──────── Source data

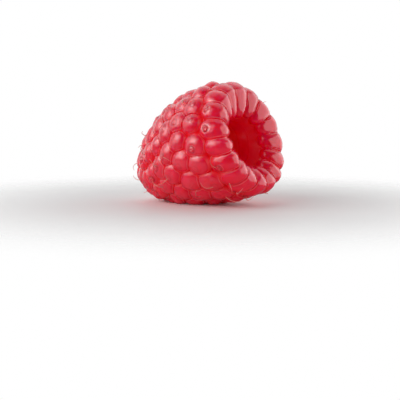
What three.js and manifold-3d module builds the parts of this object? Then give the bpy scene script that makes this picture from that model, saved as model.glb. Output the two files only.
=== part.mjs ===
// A picked raspberry, lying on its side with its hollow towards +X.
// Millimetres, +Z up, the resting surface at z = 0.
//
// The fruit is one solid: a hollow wall, and about 120 drupelets fused to it in rings.
// It is laid out straight, along an axis that runs from the tip (x = 0) to the mouth,
// then its tip is bent down a little, the axis is tilted, and the underside is pressed flat.

import * as THREE from 'three';
import { mergeVertices } from 'three/addons/utils/BufferGeometryUtils.js';
import Module from 'manifold-3d';

const wasm = await Module();
wasm.setup();

// ---- Driving dimensions ----

// The tops of the drupelets, as [distance from the tip, radius]: from the tip along the
// outside, over the rounded rim and back into the mouth.
const TOPS = [
  [0, 0], [0.4, 2.2], [2.2, 4.7], [6.0, 7.7], [11.3, 9.8], [16.7, 10.45],
  [21.2, 10.25], [23.8, 8.75], [23.8, 6.85], [22.2, 4.7], [18.4, 4.0],
];
const BERRY_LENGTH = 23.9;

// The wall of the hollow that the core left, from under the rim's lobes to its blind end.
const HOLLOW = [[17.6, 4.25], [13.2, 4.0], [9.8, 3.3], [7.6, 2.1], [6.7, 0]];

// Rings of drupelets: back = distance of the ring's middle behind the rim's crest along TOPS,
// half = half a drupelet's length along TOPS, turn = where the first one sits (degrees),
// blunt = how squarely its ends close: 2 is an ellipse, more keeps the width to the ends.
const RINGS = [
  { back: 0.1, half: 5.3, count: 17, turn: -6, height: 2.4, blunt: 3.0 },
  { back: 6.9, half: 2.5, count: 17, turn: 11.5, height: 2.4, blunt: 2.1 },
  { back: 10.0, half: 2.4, count: 17, turn: 5, height: 2.4, blunt: 2.1 },
  { back: 13.1, half: 2.3, count: 15, turn: 13.5, height: 2.35, blunt: 2.1 },
  { back: 15.7, half: 2.22, count: 14, turn: 13.5, height: 2.3, blunt: 2.1 },
  { back: 18.6, half: 2.15, count: 13, turn: 5, height: 2.2, blunt: 2.1 },
  { back: 21.3, half: 2.05, count: 11, turn: 10, height: 1.9, blunt: 2.1 },
  { back: 23.9, half: 2.0, count: 9, turn: 0, height: 1.8, blunt: 2.1 },
  { back: 26.4, half: 1.9, count: 6, turn: 10, height: 1.7, blunt: 2.1 },
  { back: 28.5, half: 1.75, count: 3, turn: 30, height: 1.6, blunt: 2.1 },
];
// The rim's lobes crowd together on one side, here given by its angle, in degrees.
const CROWDING = { lobes: 7.5, at: 210 };
const SIDE_OVERLAP = 1.16;     // drupelet width over its share of the ring
const LOBE_OVERLAP = 1.25;     // the same for a lobe's head
const LOBE_WIDENING = 0.8;     // how much wider a lobe ends in the mouth than at its head
const FULLNESS = 0.85;         // 1 is an elliptic dome, less is flatter on top
const ROOT_DEPTH = 0.4;        // how far a drupelet reaches below its own rim, into the wall
const WALL_DEPTH = 1.6;        // the wall's outside, below the tops
const WALL_START = 1.9;        // the wall's first ring, from the tip along TOPS
const LOBE_REACH = 4.2;        // where the wall turns into the hollow, past the crest
const THROAT_DEPTH = 0.9;      // the wall's depth where it does

// How far neighbours differ from each other.
const SHIFT_ALONG = 0.22;      // mm
const SHIFT_AROUND = 0.09;     // share of a drupelet's place in its ring
const SIZE_SPREAD = 0.07;
const HEIGHT_SPREAD = 0.1;

const FLAT_TOP = 0.03;         // how much closer the upper side lies to the axis
const MOUTH_LEAN = 0.2;        // how far the mouth's upper side lies back, per mm of height
const TIP_DROOP = 3.8;         // the tip's bend towards the surface, mm
// The mouth's upper side hangs lower inside a radius, and from a distance from the tip on.
const MOUTH_SAG = { share: 0.3, radius: [4.5, 7.5], from: [13, 19] };
const TILT_DEG = 8.4;          // the mouth's rise
const FLAT_DEPTH = 0.8;        // how much of the lowest drupelets is pressed flat, mm

const FLESH = { color: 0xe00a28, roughness: 0.28, metalness: 0 };

// Facets, and how closely points are told apart, in mm.
const STEPS_LONG = { lobe: 7, drupelet: 4 };
const STEPS_TOP = 5;
const STEPS_ROOT = 2;
const STEPS_LATHE = 20;
const LATHE_STATIONS = 10;
const CREST_STEPS = 400;
const SAME_POINT = 1e-4;

// ---- Helpers ----

function draw(index, channel) {
  const wave = Math.sin(index * 12.9898 + channel * 78.233) * 43758.5453;
  return wave - Math.floor(wave);
}

function spread(index, channel, amount) {
  return amount * (2 * draw(index, channel) - 1);
}

// A closed indexed mesh as a manifold-3d solid.
function toSolid(geometry) {
  const bare = geometry.clone();
  bare.deleteAttribute('normal');
  bare.deleteAttribute('uv');
  const merged = mergeVertices(bare, SAME_POINT);
  const corners = Array.from(merged.index.array);
  const kept = [];
  for (let i = 0; i < corners.length; i += 3) {
    const [a, b, c] = corners.slice(i, i + 3);
    if (a !== b && b !== c && c !== a) {
      kept.push(a, b, c);
    }
  }
  const mesh = new wasm.Mesh({
    numProp: 3,
    vertProperties: new Float32Array(merged.attributes.position.array),
    triVerts: new Uint32Array(kept),
  });
  return new wasm.Manifold(mesh);
}

function toGeometry(solid) {
  const mesh = solid.getMesh();
  const geometry = new THREE.BufferGeometry();
  geometry.setAttribute('position', new THREE.BufferAttribute(mesh.vertProperties, 3));
  geometry.setIndex(new THREE.BufferAttribute(mesh.triVerts, 1));
  return geometry;
}

// ---- The outline ----

const outline = new THREE.SplineCurve(TOPS.map(([x, r]) => new THREE.Vector2(x, r)));
const outlineLength = outline.getLength();

function crestLength() {
  let best = 0;
  for (let i = 1; i <= CREST_STEPS; i++) {
    if (outline.getPointAt(i / CREST_STEPS).x > outline.getPointAt(best / CREST_STEPS).x) {
      best = i;
    }
  }
  return best / CREST_STEPS * outlineLength;
}
const crest = crestLength();

// A point at a depth under the tops: where = distance along the outline from the tip.
function underTops(where, depth) {
  const u = THREE.MathUtils.clamp(where / outlineLength, 0, 1);
  const point = outline.getPointAt(u);
  const tangent = outline.getTangentAt(u);
  return new THREE.Vector2(point.x + tangent.y * depth, point.y - tangent.x * depth);
}

// ---- The fruit's pieces, straight, along X ----

function wall() {
  const points = [new THREE.Vector2(0, WALL_DEPTH)];
  const last = crest + LOBE_REACH;
  for (let i = 1; i <= LATHE_STATIONS; i++) {
    const where = THREE.MathUtils.lerp(WALL_START, last, i / LATHE_STATIONS);
    const pastCrest = THREE.MathUtils.clamp((where - crest) / LOBE_REACH, 0, 1);
    const place = underTops(where, THREE.MathUtils.lerp(WALL_DEPTH, THROAT_DEPTH, pastCrest ** 2));
    points.push(new THREE.Vector2(place.y, place.x));
  }
  for (const [x, r] of HOLLOW) {
    points.push(new THREE.Vector2(r, x));
  }
  const geometry = new THREE.LatheGeometry(points, STEPS_LATHE);
  // The lathe turns about Y: lay that axis along X.
  geometry.rotateZ(-Math.PI / 2);
  return toSolid(geometry);
}

// A drupelet: a dome that is bent along the outline, as wide as its share of the ring, and
// closed below by a shallow root. along and across are angles over the dome.
function drupelet(ring, index, number) {
  const size = 1 + spread(number, 1, SIZE_SPREAD);
  const height = ring.height * (1 + spread(number, 2, HEIGHT_SPREAD));
  const middle = crest - ring.back + spread(number, 3, SHIFT_ALONG);
  const place = index + spread(number, 4, SHIFT_AROUND);
  const isLobe = ring === RINGS[0];
  const evenTurn = THREE.MathUtils.degToRad(ring.turn) + 2 * Math.PI * place / ring.count;
  const overlap = isLobe ? LOBE_OVERLAP : SIDE_OVERLAP;
  const crowding = isLobe ? THREE.MathUtils.degToRad(CROWDING.lobes) : 0;
  const turn = evenTurn - crowding * Math.sin(evenTurn - THREE.MathUtils.degToRad(CROWDING.at));
  const stepsLong = isLobe ? STEPS_LONG.lobe : STEPS_LONG.drupelet;
  const stepsRound = STEPS_TOP + STEPS_ROOT;
  const stretch = 1 - crowding * Math.cos(evenTurn - THREE.MathUtils.degToRad(CROWDING.at));

  function vertex(along, across) {
    const way = Math.sin(along);
    const where = middle + ring.half * size * way;
    const width = (1 - Math.min(1, Math.abs(way)) ** ring.blunt) ** (1 / ring.blunt);
    const slope = width * Math.cos(across);
    const swell = Math.sign(slope) * Math.abs(slope) ** FULLNESS;
    const depth = height - swell * (swell > 0 ? height : ROOT_DEPTH);
    const top = underTops(where, 0);
    const widening = isLobe ? 1 + LOBE_WIDENING * ((1 + way) / 2) ** 2 : 1;
    const halfWidth = Math.PI * top.y / ring.count * overlap * size * stretch * widening;
    const side = halfWidth * width * Math.sin(across);
    const point = underTops(where, depth);
    return [
      point.x,
      point.y * Math.cos(turn) - side * Math.sin(turn),
      point.y * Math.sin(turn) + side * Math.cos(turn),
    ];
  }

  const positions = [];
  for (let i = 0; i <= stepsLong; i++) {
    const along = Math.PI * (i / stepsLong - 0.5);
    for (let j = 0; j < stepsRound; j++) {
      const across = j < STEPS_TOP
        ? Math.PI * (j / STEPS_TOP - 0.5)
        : Math.PI * (0.5 + (j - STEPS_TOP) / STEPS_ROOT);
      positions.push(...vertex(along, across));
    }
  }
  const corners = [];
  for (let i = 0; i < stepsLong; i++) {
    for (let j = 0; j < stepsRound; j++) {
      const k = (j + 1) % stepsRound;
      const here = i * stepsRound;
      const next = here + stepsRound;
      corners.push(here + j, here + k, next + k);
      corners.push(here + j, next + k, next + j);
    }
  }
  const geometry = new THREE.BufferGeometry();
  geometry.setAttribute('position', new THREE.Float32BufferAttribute(positions, 3));
  geometry.setIndex(corners);
  return toSolid(geometry);
}

function straightBerry() {
  const solids = [wall()];
  let number = 0;
  for (const ring of RINGS) {
    for (let index = 0; index < ring.count; index++) {
      number += 1;
      solids.push(drupelet(ring, index, number));
    }
  }
  const joined = solids.reduce((whole, solid) => whole.add(solid));
  // Anything loose is a sliver where three drupelets meet: only the fruit is kept.
  return joined.decompose().reduce((a, b) => (a.volume() > b.volume() ? a : b));
}

// ---- Laying it down ----

// Presses the upper side in a little, leans the mouth back, bends the tip down, tilts the
// axis up towards the mouth and lowers the fruit onto z = 0, with the lowest drupelets
// FLAT_DEPTH under it.
function layDown(geometry) {
  const position = geometry.attributes.position;
  for (let i = 0; i < position.count; i++) {
    const x = position.getX(i);
    const y = position.getY(i);
    const z = position.getZ(i);
    const radius = Math.max(Math.hypot(y, z), SAME_POINT);
    const upper = ((1 + z / radius) / 2) ** 2;
    const squeeze = 1 - FLAT_TOP * upper;
    const inner = 1 - THREE.MathUtils.smoothstep(radius, ...MOUTH_SAG.radius);
    const deep = THREE.MathUtils.smoothstep(x, ...MOUTH_SAG.from);
    const sag = MOUTH_SAG.share * upper * inner * deep;
    const toMouth = THREE.MathUtils.clamp(x / BERRY_LENGTH, 0, 1);
    const toTip = 1 - toMouth;
    position.setXYZ(
      i,
      x - MOUTH_LEAN * z * toMouth ** 3,
      y * squeeze,
      z * (squeeze - sag) - TIP_DROOP * toTip ** 2,
    );
  }
  geometry.rotateY(-THREE.MathUtils.degToRad(TILT_DEG));
  geometry.computeBoundingBox();
  const box = geometry.boundingBox;
  geometry.translate(0, 0, -box.min.z - FLAT_DEPTH);
}

function pressFlat(geometry) {
  const size = 4 * BERRY_LENGTH;
  const block = new THREE.BoxGeometry(size, size, size);
  block.translate(0, 0, -size / 2);
  const pressed = toGeometry(toSolid(geometry).subtract(toSolid(block)));
  pressed.computeBoundingBox();
  const box = pressed.boundingBox;
  pressed.translate(-(box.min.x + box.max.x) / 2, -(box.min.y + box.max.y) / 2, 0);
  return pressed;
}

function raspberry() {
  const laid = toGeometry(straightBerry());
  layDown(laid);
  const geometry = pressFlat(laid);
  const mesh = new THREE.Mesh(geometry, new THREE.MeshStandardMaterial(FLESH));
  mesh.name = 'berry';
  return mesh;
}

const part = new THREE.Group();
part.add(raspberry());

export default part;
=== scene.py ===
import math

import bmesh
import bpy
import numpy as np
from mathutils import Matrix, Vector
from mathutils.kdtree import KDTree


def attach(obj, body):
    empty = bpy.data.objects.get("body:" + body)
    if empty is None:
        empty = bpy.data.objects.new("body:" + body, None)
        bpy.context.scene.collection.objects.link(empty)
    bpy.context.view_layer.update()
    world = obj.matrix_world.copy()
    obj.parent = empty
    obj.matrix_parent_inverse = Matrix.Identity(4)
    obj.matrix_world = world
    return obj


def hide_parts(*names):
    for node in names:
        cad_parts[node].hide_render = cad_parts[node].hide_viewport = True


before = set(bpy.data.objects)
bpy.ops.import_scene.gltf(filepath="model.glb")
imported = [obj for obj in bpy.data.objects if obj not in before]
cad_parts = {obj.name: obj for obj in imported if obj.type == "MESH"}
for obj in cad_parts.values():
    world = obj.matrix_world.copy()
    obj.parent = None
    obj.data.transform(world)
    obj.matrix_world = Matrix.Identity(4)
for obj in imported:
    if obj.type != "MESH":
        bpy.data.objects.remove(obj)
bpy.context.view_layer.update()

# The berry is worked out in millimetres, straight along X from its tip to its mouth, then
# bent, tilted and laid down, by the same rule as its solid. MM turns a length into metres.
MM = 0.001

# ---- The berry's form ----

# Tops of the drupelets: distance from the tip, radius.
TOPS = [
    (0, 0), (0.4, 2.2), (2.2, 4.7), (6.0, 7.7), (11.3, 9.8), (16.7, 10.45),
    (21.2, 10.25), (23.8, 8.75), (23.8, 6.85), (22.2, 4.7), (18.4, 4.0),
]
BERRY_LENGTH = 23.9
# The hollow's wall, from its upper part to its end: distance from the tip, radius.
HOLLOW = [(17.6, 4.25), (13.2, 4.0), (9.8, 3.3), (7.6, 2.1), (6.7, 0)]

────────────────

What the task asks — Begin with the line containing "const box = pressed.boundingBox;", end with the line containing "before = set(bpy.data.objects)", and repeat every line in that stretch exactly.

Exercise solution —
  const box = pressed.boundingBox;
  pressed.translate(-(box.min.x + box.max.x) / 2, -(box.min.y + box.max.y) / 2, 0);
  return pressed;
}

function raspberry() {
  const laid = toGeometry(straightBerry());
  layDown(laid);
  const geometry = pressFlat(laid);
  const mesh = new THREE.Mesh(geometry, new THREE.MeshStandardMaterial(FLESH));
  mesh.name = 'berry';
  return mesh;
}

const part = new THREE.Group();
part.add(raspberry());

export default part;
=== scene.py ===
import math

import bmesh
import bpy
import numpy as np
from mathutils import Matrix, Vector
from mathutils.kdtree import KDTree


def attach(obj, body):
    empty = bpy.data.objects.get("body:" + body)
    if empty is None:
        empty = bpy.data.objects.new("body:" + body, None)
        bpy.context.scene.collection.objects.link(empty)
    bpy.context.view_layer.update()
    world = obj.matrix_world.copy()
    obj.parent = empty
    obj.matrix_parent_inverse = Matrix.Identity(4)
    obj.matrix_world = world
    return obj


def hide_parts(*names):
    for node in names:
        cad_parts[node].hide_render = cad_parts[node].hide_viewport = True


before = set(bpy.data.objects)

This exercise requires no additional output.